Take the data below and repeat it exactly.

□ □ □ □

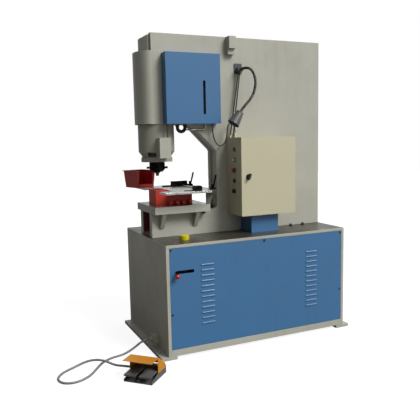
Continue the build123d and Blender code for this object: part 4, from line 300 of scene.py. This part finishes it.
BLACK_OXIDE = stained_steel("black_oxide_steel", "#1d1c1b", "#0e0e0e", 0.42, stain_size=0.015)
lever = finished("valve_lever", BLACK_OXIDE)
lever.data.materials.append(moulded("red_phenolic", "#a81c12", 0.22, coat=0.3))
BALL_RADIUS = 0.015
ball_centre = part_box("valve_lever")[0] + Vector((BALL_RADIUS, BALL_RADIUS, BALL_RADIUS))
for face in lever.data.polygons:
    if (face.center - ball_centre).length < BALL_RADIUS * 1.02:
        face.material_index = 1

# Filler cap: ribbed yellow polyethylene cap screwed on the tank's neck.
# Thick moulded walls make the yellow deep and slightly waxy.
# Its top is 8 mm lower than the solid's.
YELLOW_CAP = moulded("yellow_polyethylene", "#c9bd0a", 0.33, coat=0.1)
LOWER_CAP = [((-0.51, -0.30, 0.724), (-0.43, -0.22, 0.74), (0.0, 0.0, -0.008))]
eased("filler_cap", "filler_cap", YELLOW_CAP, 0.0012, LOWER_CAP)

# C-frame: two flame-cut 45 mm plates with webs welded between them, in the cabinet's grey enamel.
# The plate edges are ground and painted over; the lifting blocks are welded on.
# The far plate's throat and the webs behind it reach 42 mm deeper than the near plate's.
FRAME_EDGE = 0.002
WELDED_EDGE = 0.001
DEEPER_THROAT = [((-0.350, -1.0, 0.850), (-0.143, 1.0, 1.440), (0.042, 0.0, 0.0))]
for name in ("frame_plate_near", "lifting_lugs"):
    eased(name, "machine", GREY_ENAMEL, FRAME_EDGE)
eased("frame_plate_far", "machine", GREY_ENAMEL, FRAME_EDGE, DEEPER_THROAT)
eased("frame_webs", "machine", GREY_ENAMEL, WELDED_EDGE, DEEPER_THROAT)

# Slug chute: sloping plate between the lower jaws with an upright cheek along each side.
# Dark red enamel, dusty along its foot; slugs slide down it, so its gloss is gone.
DARK_RED_ENAMEL = machine_enamel("dark_red_enamel", "#541213", "#2c0d0c", roughness=0.5)
finished("slug_chute", DARK_RED_ENAMEL)
CHEEK_THICK = 0.002
chute_low, chute_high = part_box("slug_chute")
cheeks = bmesh.new()
for inner_y in (chute_low.y + CHEEK_THICK / 2, chute_high.y - CHEEK_THICK / 2):
    middle = Vector(((chute_low.x + chute_high.x) / 2, inner_y, (chute_low.z + chute_high.z) / 2))
    size = Vector((chute_high.x - chute_low.x, CHEEK_THICK, chute_high.z - chute_low.z))
    bmesh.ops.create_cube(cheeks, size=1.0, matrix=Matrix.LocRotScale(middle, None, size))
chute_cheeks = formed("slug_chute_cheeks", cheeks, DARK_RED_ENAMEL)
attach(chute_cheeks, "machine")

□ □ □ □

▶ [The answer]:
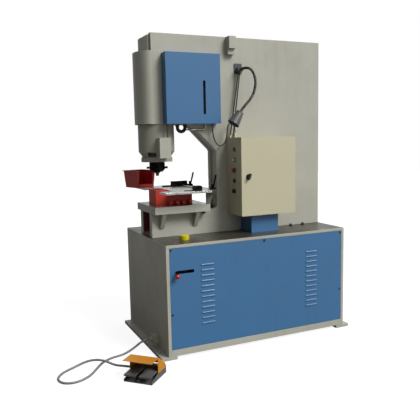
Continue the build123d and Blender code for this object: part 4, from line 300 of scene.py. This part finishes it.
BLACK_OXIDE = stained_steel("black_oxide_steel", "#1d1c1b", "#0e0e0e", 0.42, stain_size=0.015)
lever = finished("valve_lever", BLACK_OXIDE)
lever.data.materials.append(moulded("red_phenolic", "#a81c12", 0.22, coat=0.3))
BALL_RADIUS = 0.015
ball_centre = part_box("valve_lever")[0] + Vector((BALL_RADIUS, BALL_RADIUS, BALL_RADIUS))
for face in lever.data.polygons:
    if (face.center - ball_centre).length < BALL_RADIUS * 1.02:
        face.material_index = 1

# Filler cap: ribbed yellow polyethylene cap screwed on the tank's neck.
# Thick moulded walls make the yellow deep and slightly waxy.
# Its top is 8 mm lower than the solid's.
YELLOW_CAP = moulded("yellow_polyethylene", "#c9bd0a", 0.33, coat=0.1)
LOWER_CAP = [((-0.51, -0.30, 0.724), (-0.43, -0.22, 0.74), (0.0, 0.0, -0.008))]
eased("filler_cap", "filler_cap", YELLOW_CAP, 0.0012, LOWER_CAP)

# C-frame: two flame-cut 45 mm plates with webs welded between them, in the cabinet's grey enamel.
# The plate edges are ground and painted over; the lifting blocks are welded on.
# The far plate's throat and the webs behind it reach 42 mm deeper than the near plate's.
FRAME_EDGE = 0.002
WELDED_EDGE = 0.001
DEEPER_THROAT = [((-0.350, -1.0, 0.850), (-0.143, 1.0, 1.440), (0.042, 0.0, 0.0))]
for name in ("frame_plate_near", "lifting_lugs"):
    eased(name, "machine", GREY_ENAMEL, FRAME_EDGE)
eased("frame_plate_far", "machine", GREY_ENAMEL, FRAME_EDGE, DEEPER_THROAT)
eased("frame_webs", "machine", GREY_ENAMEL, WELDED_EDGE, DEEPER_THROAT)

# Slug chute: sloping plate between the lower jaws with an upright cheek along each side.
# Dark red enamel, dusty along its foot; slugs slide down it, so its gloss is gone.
DARK_RED_ENAMEL = machine_enamel("dark_red_enamel", "#541213", "#2c0d0c", roughness=0.5)
finished("slug_chute", DARK_RED_ENAMEL)
CHEEK_THICK = 0.002
chute_low, chute_high = part_box("slug_chute")
cheeks = bmesh.new()
for inner_y in (chute_low.y + CHEEK_THICK / 2, chute_high.y - CHEEK_THICK / 2):
    middle = Vector(((chute_low.x + chute_high.x) / 2, inner_y, (chute_low.z + chute_high.z) / 2))
    size = Vector((chute_high.x - chute_low.x, CHEEK_THICK, chute_high.z - chute_low.z))
    bmesh.ops.create_cube(cheeks, size=1.0, matrix=Matrix.LocRotScale(middle, None, size))
chute_cheeks = formed("slug_chute_cheeks", cheeks, DARK_RED_ENAMEL)
attach(chute_cheeks, "machine")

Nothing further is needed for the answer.